News & Views of Phillips Since 1976
Friday November 22nd 2024

Anishinabe III: Addressing Homelessness and The Opioid Epidemic

By Tina Monje

Anishinabe III, a new supportive housing building at 16th and Franklin Avenues, opened in December 2021.
Photo credit: Tina Monje

In December of 2021, The American Indian Community Development Corporation (AICDC) opened the doors of Anishinabe III, another permanent supportive housing building added to their roster. Built over the summer of 2021, this four story building on Franklin Avenue sits between the American Indian Center and the Hiawatha overpass, right across the street from the long fenced-off Wall of Forgotten Natives, on what used to be the Anishinabe Campus lawn. Nearly 30 years after the first inception of AICDC as an Indigenous-led task force, this building stands as a testament to the Corporation’s commitment to ever-evolving needs of their neighborhood and their relatives.

Travis Earth-Werner, AICDC’s Program Project Manager, says this project is a reflection of AICDC’s longtime, core mission to address homeless in the Indigenous community in South Minneapolis. Anishinabe III is their continued response to the growing crisis of inaccessible housing. And like their other buildings, this new project does more than address housing. Their programs address the unique issues that arise for Indigenous people from the legacies of colonization at the intersection of healthcare and housing.

Anishinabe III is an expansion of the Anishinabe Campus, the first building of which opened in 1996. Anishinabe Wakiagun, “The People’s Home” in Ojibwe, was AICDC’s first housing development project. It has 45 single room occupancy units dedicated to Indigenous adults living with chronic inebriation statuses – those who have a high rate of detox center usage, those living with permanent health effects of alcohol use, and those who continue to use alcohol, etc. AICDC expanded the Wakiagun building and their services, and in 2016 opened Anishinabe Bii Gii Wiin, “People Come Home” in Ojibwe, which offers 30 single room occupancy units to Indigenous people whose goal involves sobriety and sober/chemical free housing.

Earth-Werner says that “back then, it was alcohol – and today, it’s drug use.” Referring to the absence of accessible and non-stigmatizing healthcare and housing systems, AICDC Lead Case Manager Autumn Dillie says that “whatever we’re doing is either not enough, or just not working.” Despite representing just over one percent of Minnesota’s total population, Native Americans are affected by the opioid use and overdose epidemic at higher rates than any other racial group. Minnesota is one of the country’s leaders when it comes to opioid death disparities. So, while the new building is open to unhoused Indigenous people living with general chemical health and mental health concerns, preference goes to those struggling with opioid use.

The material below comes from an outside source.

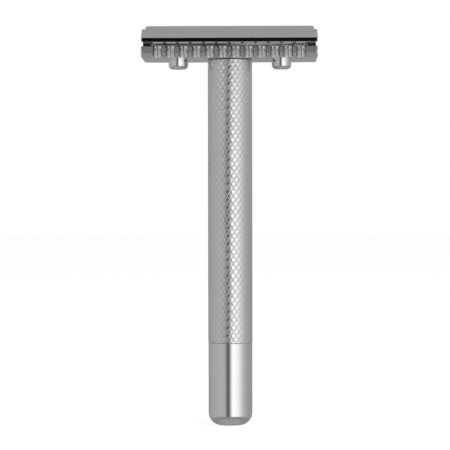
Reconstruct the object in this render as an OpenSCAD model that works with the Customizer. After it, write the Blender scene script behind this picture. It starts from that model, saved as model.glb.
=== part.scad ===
// Three-piece safety razor standing on the flat end of its handle.
// A threaded stud in the cap passes through the blade and the guard plate
// and screws into the handle, so turning the handle clamps the blade.
// Millimetres, +Z up the handle, X along the head, Y across it.

/* [Handle] */
// Height of the handle, from its flat end to the face under the head
handle_h = 89.8; // [70:0.05:110]
// Diameter over the crests of the knurled grip
grip_d = 10.9; // [10.2:0.05:14]
// Diameter of the smooth lower end
end_d = 10.8; // [10.1:0.05:14]
// Height of the smooth lower end
end_h = 20.3; // [14:0.1:30]
// Radius that rounds the smooth end into its flat face
end_fillet_r = 3; // [1:0.1:4]
// Bore of the grip tube
tube_bore_d = 8; // [7.4:0.1:9]
// Length of the spigot that holds the smooth end in the tube
spigot_h = 9; // [4:0.5:20]
// Chamfer on the rims of the grip
rim_chamfer = 0.3; // [0.1:0.05:0.6]

/* [Thread] */
// Outside diameter of the stud's M5 thread
stud_d = 5; // [4:0.1:5]
// Radial clearance of the stud in the bush
thread_gap = 0.06; // [0.02:0.01:0.1]
// Length of the threaded bush in the top of the tube
bush_h = 14; // [13:0.5:20]
// Depth of the bush below the handle's top face
bush_drop = 0.5; // [0.1:0.1:2]
// Length of stud inside the handle
stud_reach = 12.4; // [12:0.1:13]

/* [Blade] */
// Length over the blade's end tabs
blade_l = 43; // [42.6:0.1:43.4]
// Width of the blade before it is bent
blade_w = 22; // [21.6:0.1:22.4]
// Thickness of the blade
blade_t = 0.1; // [0.08:0.01:0.14]
// Length of each cutting edge
edge_l = 37.8; // [36:0.1:38.4]
// Width of each end tab
tab_w = 13; // [10:0.5:14]
// Radius that the clamped blade is bent to, at the middle of its thickness
bend_r = 20; // [18:0.5:26]
// Clearance between the blade and each plate
blade_gap = 0.04; // [0.03:0.01:0.08]

/* [Head] */
// Length of the cap and of the guard plate
head_l = 42.65; // [41:0.05:44]
// Height of the guard plate's middle, from the handle to the blade
plate_h = 5.7; // [5.2:0.1:6.4]
// Distance from the middle of the head to the outside of each guard bar
bar_y = 11.5; // [11.2:0.1:12.2]
// Distance between the centres of the two alignment posts
post_spacing = 25.35; // [22:0.05:28]
// Diameter of an alignment post
post_d = 4.8; // [3.4:0.1:5]
// Length of post that shows under the guard plate
post_drop = 2.3; // [1:0.1:4]
// Radial clearance of the stud and the posts in the guard plate
plate_gap = 0.08; // [0.05:0.01:0.1]

/* [Comb] */
// Number of notches along each guard bar
notch_count = 12; // [8:1:12]
// Distance between neighbouring notches
notch_pitch = 3.15; // [3:0.05:3.2]
// Width of a notch
notch_w = 2.35; // [1.6:0.05:2.5]
// Distance from the middle of the head to the closed end of a notch
notch_y = 9; // [8.6:0.1:9.4]

/* [Hidden] */
$fn = 96;
arc_fn = 180;
eps = 0.01;
over = 1;           // how far cutting shapes run past the solid they cut

// Guard plate levels above its underside
facet_y = 9;        // half depth of the flat underside
crease_z = 0.82;    // lower edge of the bar's front face
crest_z = 2.6;      // top of the bar
crest_w = 0.6;      // width of the bar's top
crest_r = 0.15;     // rounding along both edges of that top
bar_lean = 0.3;     // how far the bar's front face leans back
gutter_z = 1.75;    // floor of the channel behind the bar
gutter_y = 10.1;    // foot of the bar's inner face
support_y = 9.3;    // half depth of the support under the blade
bead_step = 30;     // angle between the points of those roundings
corner_r = 0.6;     // rounding of the plate's upright corners
support_set_x = 0.35; // how far the support's ends stand back, over the channels

// Cap levels
cap_t = 2.46;       // thickness over the blade, on the centre line
lip_y = 10.3;       // half depth of the cap
lip_h = 1;          // height of its upright lip
tip_y = 10;         // where the cap's underside leaves the blade
crown_drop = 3.64;  // fall from the crown to the top of the lip
cap_corner_r = 0.15; // rounding of the cap's upright corners
tab_relief_w = 12.6; // relief in the cap's ends, around the blade's tabs
tab_relief_x = 0.8;
foot_set_x = 0.45;  // how far the cap's ends stand back under the lips
crown_cut = 0.5;    // edge break on the ends of the crown

// Blade cut-outs
slot_w = 2;
slot_l = 34;
centre_hole_d = 5.8;
post_hole_d = 5.2;
tab_corner = 1;

// Bush, post and stud details
lead_in = 0.3;      // chamfer at the bush's mouth
post_round = 1;     // rounding of the posts' lower ends
seat_depth = 1.5;   // how far posts and stud enter the cap
stud_tip = 0.6;     // chamfer at the stud's lower end

plate_z = handle_h;
blade_mid_z = plate_z + plate_h + blade_gap + blade_t / 2;
bend_z = blade_mid_z - bend_r;
cap_in_r = bend_r + blade_t / 2 + blade_gap;
plate_top_r = bend_r - blade_t / 2 - blade_gap;
crown_z = bend_z + cap_in_r + cap_t;
lip_top_z = crown_z - crown_drop;
lip_z = lip_top_z - lip_h;
crown_r = (pow(lip_y, 2) + pow(crown_drop, 2)) / (2 * crown_drop);
tip_z = bend_z + sqrt(pow(cap_in_r, 2) - pow(tip_y, 2));
seat_z = bend_z + cap_in_r + seat_depth;
bush_z1 = handle_h - bush_drop;
bush_z0 = bush_z1 - bush_h;
stud_z0 = handle_h - stud_reach;
notch_r = notch_w / 2;

// A ring or disc between two heights.
module disc(d, z0, z1) {
    translate([0, 0, z0]) cylinder(d = d, h = z1 - z0);
}

// A plan outline with round corners, made from true arcs.
module round_plan(l, w, r) {
    square([l - 2 * r, w], center = true);
    square([l, w - 2 * r], center = true);
    for (sx = [-1, 1], sy = [-1, 1])
        translate([sx * (l / 2 - r), sy * (w / 2 - r)]) circle(r);
}

// Extrudes a profile drawn in Y and Z along the head.
module along_head(l) {
    translate([-l / 2, 0, 0]) rotate([90, 0, 90]) linear_extrude(l) children();
}

module handle_grip() {
    r = grip_d / 2;
    color("silver") rotate_extrude() difference() {
        polygon([[0, end_h], [r - rim_chamfer, end_h], [r, end_h + rim_chamfer],
                 [r, handle_h - rim_chamfer], [r - rim_chamfer, handle_h], [0, handle_h]]);
        translate([0, end_h - over]) square([tube_bore_d / 2, handle_h]);
    }
}

module handle_end() {
    r = end_d / 2;
    f = end_fillet_r;
    color("lightgray") rotate_extrude() {
        square([r - f, end_h]);
        translate([0, f]) square([r, end_h - f]);
        intersection() {
            translate([r - f, f]) circle(f);
            square([r, f + eps]);
        }
        translate([0, end_h - over]) square([tube_bore_d / 2, spigot_h + over]);
    }
}

module threaded_bush() {
    bore_d = stud_d + 2 * thread_gap;
    color("goldenrod") difference() {
        disc(tube_bore_d, bush_z0, bush_z1);
        disc(bore_d, bush_z0 - over, bush_z1 + over);
        translate([0, 0, bush_z1 - lead_in])
            cylinder(d1 = bore_d, d2 = bore_d + 4 * lead_in, h = 2 * lead_in);
    }
}

// The outline of half the plate, from the middle of its underside to the top of the support.
half_outline = let (front_y = bar_y - bar_lean - crest_r, back_y = bar_y - bar_lean - crest_w + crest_r,
                    mid_z = crest_z - crest_r)
    concat([[facet_y, 0], [bar_y, crease_z]],
           [for (a = [0 : bead_step : 90])
               [front_y + crest_r * cos(a), mid_z + crest_r * sin(a)]],
           [for (a = [90 : bead_step : 180])
               [back_y + crest_r * cos(a), mid_z + crest_r * sin(a)]],
           [[gutter_y, gutter_z], [support_y, gutter_z], [support_y, plate_h + over]]);

// The plate's section: a bar on each side of a support that is round on top.
module plate_section() {
    last = len(half_outline) - 1;
    difference() {
        polygon(concat(half_outline,
                       [for (k = [last : -1 : 0]) [-half_outline[k][0], half_outline[k][1]]]));
        difference() {
            translate([-support_y, gutter_z]) square([2 * support_y, plate_h]);
            translate([0, bend_z - plate_z]) circle(plate_top_r, $fn = arc_fn);
        }
    }
}

// A block past each end of the head, from the distance set_x inside it.
module past_ends(set_x, half_y, z0, z1) {
    for (side = [-1, 1])
        translate([side * (head_l / 2 - set_x + over), 0, (z0 + z1) / 2])
            cube([2 * over, 2 * half_y, z1 - z0], center = true);
}

// One notch, open towards the outside of the bar.
module notch(x, side) {
    y = notch_y + notch_r;
    open_l = bar_y + over - y;
    h = crest_z + 2 * over;
    translate([x, side * y, plate_z - over]) cylinder(r = notch_r, h = h);
    translate([x - notch_r, side > 0 ? y : -y - open_l, plate_z - over])
        cube([notch_w, open_l, h]);
}

module guard_plate() {
    first_x = -(notch_count - 1) * notch_pitch / 2;
    color("gainsboro") difference() {
        intersection() {
            translate([0, 0, plate_z]) along_head(head_l) plate_section();
            translate([0, 0, plate_z - over]) linear_extrude(plate_h + 2 * over)
                round_plan(head_l, 2 * bar_y, corner_r);
        }
        past_ends(support_set_x, gutter_y, plate_z + gutter_z, crown_z);
        for (side = [-1, 1], k = [0 : notch_count - 1]) notch(first_x + k * notch_pitch, side);
        disc(stud_d + 2 * plate_gap, plate_z - over, crown_z);
        for (x = [-post_spacing / 2, post_spacing / 2])
            translate([x, 0, 0]) disc(post_d + 2 * plate_gap, plate_z - over, crown_z);
    }
}

// A rectangle with its corners cut at 45 degrees.
module cut_corner_plan(l, w, c) {
    x = l / 2;
    y = w / 2;
    polygon([[x - c, -y], [x, c - y], [x, y - c], [x - c, y],
             [c - x, y], [-x, y - c], [-x, c - y], [c - x, -y]]);
}

// The blade's outline and holes, as wide as the bent blade is seen from above.
module blade_plan() {
    bent_half_w = bend_r * sin(blade_w / 2 / bend_r * 180 / PI);
    difference() {
        union() {
            square([edge_l, 2 * bent_half_w], center = true);
            cut_corner_plan(blade_l, tab_w, tab_corner);
        }
        square([slot_l, slot_w], center = true);
        circle(d = centre_hole_d);
        for (x = [-post_spacing / 2, post_spacing / 2])
            translate([x, 0]) circle(d = post_hole_d);
    }
}

module blade() {
    color("lightsteelblue") intersection() {
        along_head(blade_l + 2 * over) translate([0, bend_z]) difference() {
            circle(bend_r + blade_t / 2, $fn = arc_fn);
            circle(bend_r - blade_t / 2, $fn = arc_fn);
        }
        translate([0, 0, plate_z]) linear_extrude(plate_h + over) blade_plan();
    }
}

// The cap's section: a round crown, upright lips and undercut edges.
module cap_section() {
    intersection() {
        translate([0, crown_z - crown_r]) circle(crown_r, $fn = arc_fn);
        polygon([[-lip_y, crown_z + over], [-lip_y, lip_z], [-tip_y, tip_z],
                 [tip_y, tip_z], [lip_y, lip_z], [lip_y, crown_z + over]]);
    }
}

// Sets the ends of the crown back around the blade's tabs, and breaks their edges.
module crown_end_limit() {
    l = head_l / 2 - tab_relief_x;
    rotate([90, 0, 0]) linear_extrude(tab_relief_w, center = true)
        polygon([[-l, plate_z], [-l, crown_z - crown_cut], [-l + crown_cut, crown_z],
                 [l - crown_cut, crown_z], [l, crown_z - crown_cut], [l, plate_z]]);
    for (side = [-1, 1])
        translate([0, side * (tab_relief_w / 2 + lip_y), plate_z + plate_h])
            cube([head_l + 2 * over, 2 * lip_y, 4 * plate_h], center = true);
}

module top_cap() {
    color("silver") difference() {
        intersection() {
            along_head(head_l) cap_section();
            crown_end_limit();
            translate([0, 0, plate_z]) linear_extrude(2 * plate_h)
                round_plan(head_l, 2 * lip_y, cap_corner_r);
        }
        past_ends(foot_set_x, lip_y + over, plate_z, lip_z);
        along_head(head_l + 2 * over) translate([0, bend_z]) circle(cap_in_r, $fn = arc_fn);
        disc(stud_d, plate_z, seat_z);
        for (x = [-post_spacing / 2, post_spacing / 2])
            translate([x, 0, 0]) disc(post_d, plate_z, seat_z);
    }
}

module threaded_stud() {
    r = stud_d / 2;
    color("gray") rotate_extrude()
        polygon([[0, stud_z0], [r - stud_tip, stud_z0], [r, stud_z0 + stud_tip], [r, seat_z],
                 [0, seat_z]]);
}

// A post with a rounded lower end.
module alignment_post(x) {
    r = post_d / 2;
    z0 = plate_z - post_drop;
    color("silver") translate([x, 0, 0]) rotate_extrude() {
        translate([0, z0]) square([r - post_round, seat_z - z0]);
        translate([0, z0 + post_round]) square([r, seat_z - z0 - post_round]);
        intersection() {
            translate([r - post_round, z0 + post_round]) circle(post_round);
            translate([0, z0]) square([r, post_round + eps]);
        }
    }
}

module alignment_post_left() { alignment_post(-post_spacing / 2); }
module alignment_post_right() { alignment_post(post_spacing / 2); }

handle_grip();
handle_end();
threaded_bush();
guard_plate();
blade();
top_cap();
threaded_stud();
alignment_post_left();
alignment_post_right();
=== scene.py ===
"""Safety razor: knurled handle, notched guard plate, bent blade and cap, in a plain studio."""
import math

import bmesh
import bpy
from mathutils import Matrix, Vector


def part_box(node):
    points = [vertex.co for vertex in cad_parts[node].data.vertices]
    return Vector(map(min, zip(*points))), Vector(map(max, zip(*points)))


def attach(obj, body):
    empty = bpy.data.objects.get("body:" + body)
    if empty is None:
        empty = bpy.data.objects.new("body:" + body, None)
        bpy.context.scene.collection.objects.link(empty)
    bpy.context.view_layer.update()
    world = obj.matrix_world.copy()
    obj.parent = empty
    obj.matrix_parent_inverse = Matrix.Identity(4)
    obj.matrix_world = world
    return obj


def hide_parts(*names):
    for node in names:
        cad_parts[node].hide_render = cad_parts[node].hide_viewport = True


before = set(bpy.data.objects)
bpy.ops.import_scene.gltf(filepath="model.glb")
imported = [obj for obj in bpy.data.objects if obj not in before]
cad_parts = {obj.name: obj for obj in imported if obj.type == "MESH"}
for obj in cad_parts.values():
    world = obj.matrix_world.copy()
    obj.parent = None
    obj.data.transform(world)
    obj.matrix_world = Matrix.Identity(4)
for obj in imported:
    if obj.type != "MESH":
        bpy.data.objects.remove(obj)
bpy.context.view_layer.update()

MM = 0.001

grip_lo, grip_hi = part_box("handle_grip")
end_lo, end_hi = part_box("handle_end")
plate_lo, plate_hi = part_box("guard_plate")
blade_lo, blade_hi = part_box("blade")
cap_lo, cap_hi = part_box("top_cap")
stud_lo, stud_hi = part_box("threaded_stud")


# Mesh helpers -------------------------------------------------------------------------------

def piece(name, bm, body, nodes=(), sharp=30.0):
    """Makes an object from a bmesh, with smooth faces and sharp edges over an angle."""
    bmesh.ops.recalc_face_normals(bm, faces=bm.faces)
    mesh = bpy.data.meshes.new(name)
    bm.to_mesh(mesh)
    bm.free()
    mesh.shade_smooth()
    mesh.set_sharp_from_angle(angle=math.radians(sharp))
    obj = bpy.data.objects.new(name, mesh)
    bpy.context.scene.collection.objects.link(obj)
    if body:
        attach(obj, body)
    if nodes:
        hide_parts(*nodes)
    return obj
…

As with their other facilities, Anishinabe III will utilize a housing-first, harm reduction model to help stabilize people wherever they are in their journey, whether or not that involves treatment and abstinence. Residents are admitted by referral, either through the Hennepin County Coordinated Entry System (CES), or through the Diversion and Recovery Team (DART). Since opening, 18 of the 40 single room occupancy units have been filled. Residents will receive case management services, access to naloxone (i.e., Narcan) and safer-use supplies, access to AICDC staff therapists, and referrals to area services, including medication assisted treatment (MAT) programs and other health resources.

When asked what other needs she sees in the South Minneapolis Indigenous community, Dillie points to housing. “We need more housing,” she says, and “more affordable housing.” She also sees a need for more overall support: case management, transitional programs that assist youth and adults on a path towards education and employment, more culturally specific suboxone and methadone programs, and, referencing a naloxone shortage she sees every year, greater access to the life-saving overdose reversal drug that is regularly used by outreach workers and healthcare providers, but used mostly by people who use drugs. 

Earth-Werner also sees a need for more chemical health treatment programs offered in the metropolitan by and to Indigenous people. When asked what projects are coming next for AICDC, Earth-Werner offers the potential for Indigenous treatment programs. For now, Anishinabe III, in addition to all other AICDC housing development projects, paves a unique, integrative, and culturally-specific path into the future of addressing chronic homelessness.